Em “História de Florença”, escrita por Maquiavel entre 1520 e 1525 a pedido do cardeal Giulio de Medici que, mais tarde, se tornaria papa Clemente VII, o autor assinala: “Naquela época veio ao pontificado Pascoal I, e os paroquianos das igrejas de Roma, por estarem mais próximos do papa e participarem de sua escolha, e ainda para ornamentar seu poder com um pomposo título, começaram a se chamar cardeais. E arrogaram-se tamanha reputação que excluíram o povo romano de eleger o pontífice, tanto que raras vezes o escolhido não era um dos cardeais” (São Paulo, Musa, 1994, p. 39).
Nos primeiros séculos da Igreja surgiu a expressão “clerici cardinales” (cardeais clérigos) para designar os agentes pastorais que integravam o Conselho do Bispo. A partir do século XI, o título de ‘cardeal’ ficou reservado aos padres mais importantes da diocese de Roma.
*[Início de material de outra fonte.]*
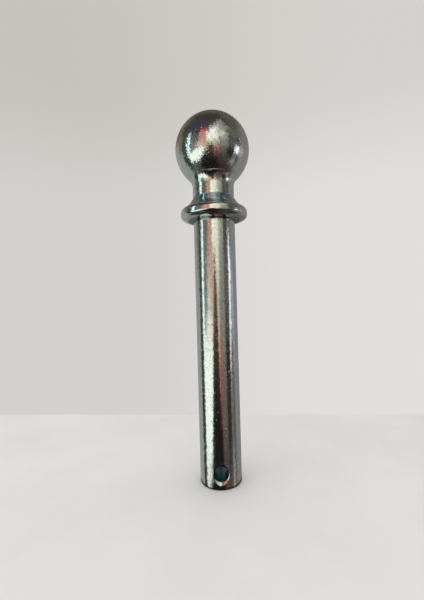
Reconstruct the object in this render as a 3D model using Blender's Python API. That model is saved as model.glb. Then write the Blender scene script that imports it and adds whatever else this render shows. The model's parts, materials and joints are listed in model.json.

O papa Sisto V (1585-1590) fixou em 70 o número de cardeais. Paulo VI estabeleceu em 120 o número máximo de cardeais eleitores do Papa. João Paulo II constituiu o Colégio Cardinalício mais numeroso da história da Igreja, com 185 membros.
O Brasil foi o primeiro país da América Latina a ter cardeal, em 1905 – Dom Joaquim Arcoverde Albuquerque Cavalcanti, pernambucano de Pesqueira (1850-1930), arcebispo do Rio de Janeiro (1897-1930). Era conhecido como cardeal Arcoverde.
Os cardeais também assessoram o papa, seja colegialmente, quando convocados para tratar questões de maior relevância, seja individualmente, se consultados.
O cardinalato não requer o sacramento da Ordem, como o episcopado e o presbiterato. É um título honorífico de quem ocupa uma função consultiva ou administrativa nos dicastérios, tribunais e ofícios da Cúria Romana. Os cardeais têm a exclusividade de eleger o papa, privilégio estabelecido pelo papa Nicolau II, em 1059.
O papa Inocêncio IV instituiu, em 1245, as insígnias do anel cardinalício, símbolo da fidelidade ao governo pontifício da Igreja, e o chapéu vermelho, hoje barrete, símbolo do direito sagrado de servir ao papa e eleger seus sucessores. Desde o século XIII o cardeal decano preside o Colégio dos Cardeais. No seu impedimento, o cardeal subdecano assume a direção. O decano e o subdecano são eleitos pelos cardeais-bispos e seus nomes submetidos à aprovação papal.
O cardeal-protodiácono, chefe dos cardeais-diáconos, é quem anuncia ao povo, na Praça de São Pedro, o nome do pontífice eleito no conclave. O atual cardeal protodiácono é Dominique Mamberti, cardeal francês, de origem marroquina, que ocupa importante cargo na Cúria Romana.
Frei Betto é escritor, autor de “Jesus revolucionário – contradição de classes no Evangelho de Lucas” (Vozes), entre outros livros.